In his opinion, subsequent Zionist leadership barreled off on a wrong track.

... in the long run the subordination of the American movement to the leaders in Palestine and later Israel would lead to the creation of a Zionist and pro-Israel lobby in the United States that lacked a mind of its own, except on such purely tactical matters as how to best lobby Congress or the White House.

This still seems to be the case among those who claim to the be only spokespersons for U.S. Jews and who seek to silence any other points of view. And Judis points out that Democratic officeholders, perhaps even more than Republicans, remain subject to the pressure of political cash.

Since Truman's win in 1948. the Democrats had become dependent on Jewish campaign money.

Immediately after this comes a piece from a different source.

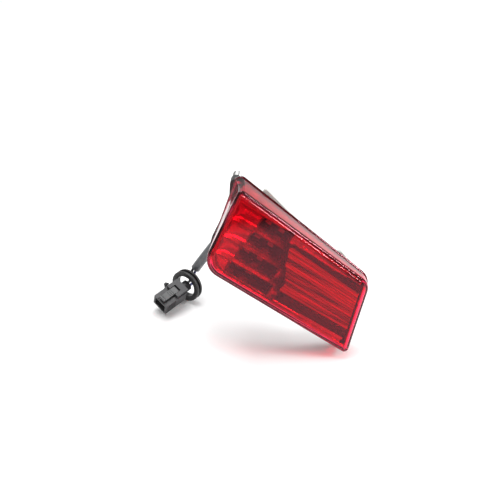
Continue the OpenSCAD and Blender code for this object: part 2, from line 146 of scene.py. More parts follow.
def finish_of(name, dark, light, roughness, mottle=400, pit=2500, depth=0.02, metallic=0.0):
    """A moulded or rolled surface: two close colours in soft patches, uneven gloss, fine pits.

    mottle and pit are how many patches and pits there are in a metre, and depth is the pits' height
    in millimetres.
    """
    finish = bpy.data.materials.new(name)
    finish.use_nodes = True
    nodes, links = finish.node_tree.nodes, finish.node_tree.links
    shader = nodes["Principled BSDF"]
    shader.inputs["Metallic"].default_value = metallic
    where = nodes.new("ShaderNodeTexCoord")
    patches = nodes.new("ShaderNodeTexNoise")
    patches.inputs["Scale"].default_value = mottle
    patches.inputs["Detail"].default_value = 4
    links.new(where.outputs["Object"], patches.inputs["Vector"])
    colours = nodes.new("ShaderNodeValToRGB")
    colours.color_ramp.elements[0].position = 0.35
    colours.color_ramp.elements[1].position = 0.65
    colours.color_ramp.elements[0].color = (*dark, 1)
    colours.color_ramp.elements[1].color = (*light, 1)
    links.new(patches.outputs["Fac"], colours.inputs["Fac"])
    links.new(colours.outputs["Color"], shader.inputs["Base Color"])
    gloss = nodes.new("ShaderNodeMapRange")
    gloss.inputs["From Min"].default_value = 0.3
    gloss.inputs["From Max"].default_value = 0.7
    gloss.inputs["To Min"].default_value = roughness[0]
    gloss.inputs["To Max"].default_value = roughness[1]
    links.new(patches.outputs["Fac"], gloss.inputs["Value"])
    links.new(gloss.outputs["Result"], shader.inputs["Roughness"])
    pits = nodes.new("ShaderNodeTexNoise")
    pits.inputs["Scale"].default_value = pit
    pits.inputs["Detail"].default_value = 3
    links.new(where.outputs["Object"], pits.inputs["Vector"])
    give_relief(finish, pits.outputs["Fac"], depth, strength=0.6)
    return finish, shader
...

The veteran Jewish Telegraphic Agency reporter Ron Kampeas wrote of estimates that Jews had contributed between a third and two-thirds of the party's money. Two-thirds seems way too high, but it could be between one-fourth and one-third. Some of that money has reflected Jewish support for liberal domestic policies, but much of it has had to do with support for Israel. One former campaign official said of these latter donors, "If you have money, you have a platform."

In Judis' view, President Obama came into office thinking he could break the pattern -- and learned that he could not.

Not surprisingly, many of Judis' former comrades from the New Republic (Leon Wieseltier, former owner Marty Peretz) and the right (Wall Street Journal opinion writers) have denounced him for writing uncomfortable truths of U.S. Zionist history. For me, the book is a welcome enlargement of what can be spoken from a powerful source.

1 comment:

Hattie said...

Thanks for this. I will read the book.
I too am interested in the history of Zionism.